I'd learned and used various techniques to structure my day, such as breaking
down projects, scheduling, reminders and what have you but the medication has
been in key in both bringing all that together and amplifying my abilities.
It's like I'm looking at a whole new world.

------
geoelectric
Look into Pomodoro Method and the other post currently bouncing around re:
time blocking.

Even if you don't do 25/5/40 style Pomodoro, you can try the simple version:
set a timer for 5 minutes. You're going to make yourself work on something for
that 5 minutes, after which you can bail if you're bored or dislike it. 9/10
times you'll continue through until you finish (yay hyperfocus). If you do
bail, take a break for half an hour and then take another run at either that
task or a different one.

That technique is actually really useful for getting started on stuff.
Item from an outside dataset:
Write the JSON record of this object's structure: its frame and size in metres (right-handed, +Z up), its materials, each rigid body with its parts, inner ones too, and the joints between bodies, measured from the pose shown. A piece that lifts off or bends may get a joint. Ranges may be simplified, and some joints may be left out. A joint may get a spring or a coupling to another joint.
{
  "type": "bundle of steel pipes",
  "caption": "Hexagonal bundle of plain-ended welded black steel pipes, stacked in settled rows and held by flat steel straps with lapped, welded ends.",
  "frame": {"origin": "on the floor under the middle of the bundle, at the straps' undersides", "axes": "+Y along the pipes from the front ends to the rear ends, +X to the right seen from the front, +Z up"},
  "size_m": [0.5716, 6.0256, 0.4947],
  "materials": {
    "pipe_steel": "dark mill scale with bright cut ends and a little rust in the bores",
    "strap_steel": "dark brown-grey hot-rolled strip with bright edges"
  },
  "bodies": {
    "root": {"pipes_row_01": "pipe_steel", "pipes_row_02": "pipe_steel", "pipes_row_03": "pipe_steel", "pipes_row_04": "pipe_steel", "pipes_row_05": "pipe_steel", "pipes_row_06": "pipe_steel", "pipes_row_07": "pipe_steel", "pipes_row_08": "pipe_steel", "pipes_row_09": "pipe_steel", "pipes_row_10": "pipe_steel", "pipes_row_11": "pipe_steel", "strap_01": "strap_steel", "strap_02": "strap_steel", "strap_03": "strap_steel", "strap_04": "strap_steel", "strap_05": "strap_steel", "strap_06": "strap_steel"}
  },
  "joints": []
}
It
combats the bit where you can't estimate your own tasks very well so
everything looks huge before you begin it. Also combats the bit where you're
sure you can wait until the last minute, but get caught out because, again,
you can't estimate well.

I've also found Getting Things Done to work well for me, or its simpler
variant, Zen to Done. There's also Personal Kanban, handful of other methods.
Just don't get too caught up in the methodology itself at the expense of doing
actual work, and maybe give a try to simple task lists first.
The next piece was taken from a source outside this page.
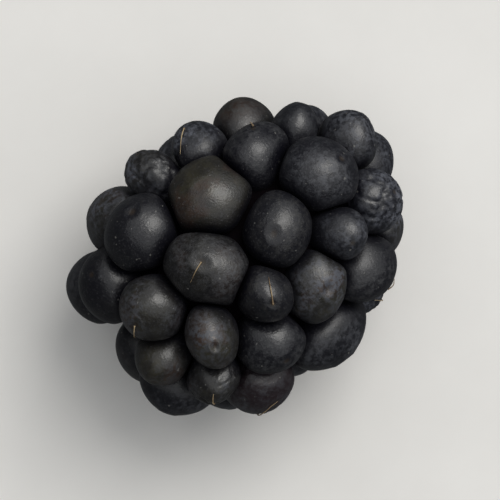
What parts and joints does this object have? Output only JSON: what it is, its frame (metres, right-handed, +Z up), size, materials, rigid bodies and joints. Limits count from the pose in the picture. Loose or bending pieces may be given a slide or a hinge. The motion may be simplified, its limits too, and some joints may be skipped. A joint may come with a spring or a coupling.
{
  "type": "bramble berry",
  "caption": "Bramble berry lying on its side: glossy near-black drupelets packed round a pale torus, whose broken end shows in the middle of the drupelets at the stem end.",
  "frame": {"origin": "on the surface that the berry lies on, under the middle of its bounding box", "axes": "+X along the fruit from the torus end to the tip, +Z up as it lies"},
  "size_m": [0.024, 0.0196, 0.0181],
  "materials": {
    "drupelet_skin": "waxy sheen, near-black violet, some drupelets redder or more olive",
    "torus_flesh": "dull, moist and fibrous, yellow-green"
  },
  "bodies": {
    "root": {"drupelets": "drupelet_skin", "torus": "torus_flesh"}
  },
  "joints": []
}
Whichever way you track it, first thing in the day, write down stuff you're
going to do. Make sure at least one thing is actually a useful thing to be
doing so that you're always moving forward. Then do those. At the end of the
day, make sure you review so you know what you did and didn't do. And write
down stuff you didn't plan for that you did anyway--you deserve the credit!

If you don't get all the planned stuff done, make your list smaller the next
day--you either have an estimation problem around not knowing your unplanned
work, or you're just fooling yourself as to your velocity. Even if you
eventually end up with a task "list" of one (remember, useful!) task per day,
you're still moving forward. Once you know how to move forward at all, you can
start making incremental improvements towards moving forward two tasks, three
tasks, etc.

That approach works pretty well in objective-based jobs like coding, where
it's usually ok to have some uneven speed for awhile as long as you don't
fully stall and as long as you eventually ramp up. My experience is that,
deadlines be damned, most people who care about your output are considerably
more worried about you being reliable and honest about your velocity than the
velocity itself. The latter can always be improved as long as the former is
there.

Edit: also watch sleep, diet, exercise, get meds, etc. But none of those
change bad study/work habits learned before you get things under control
physically. The above addresses those.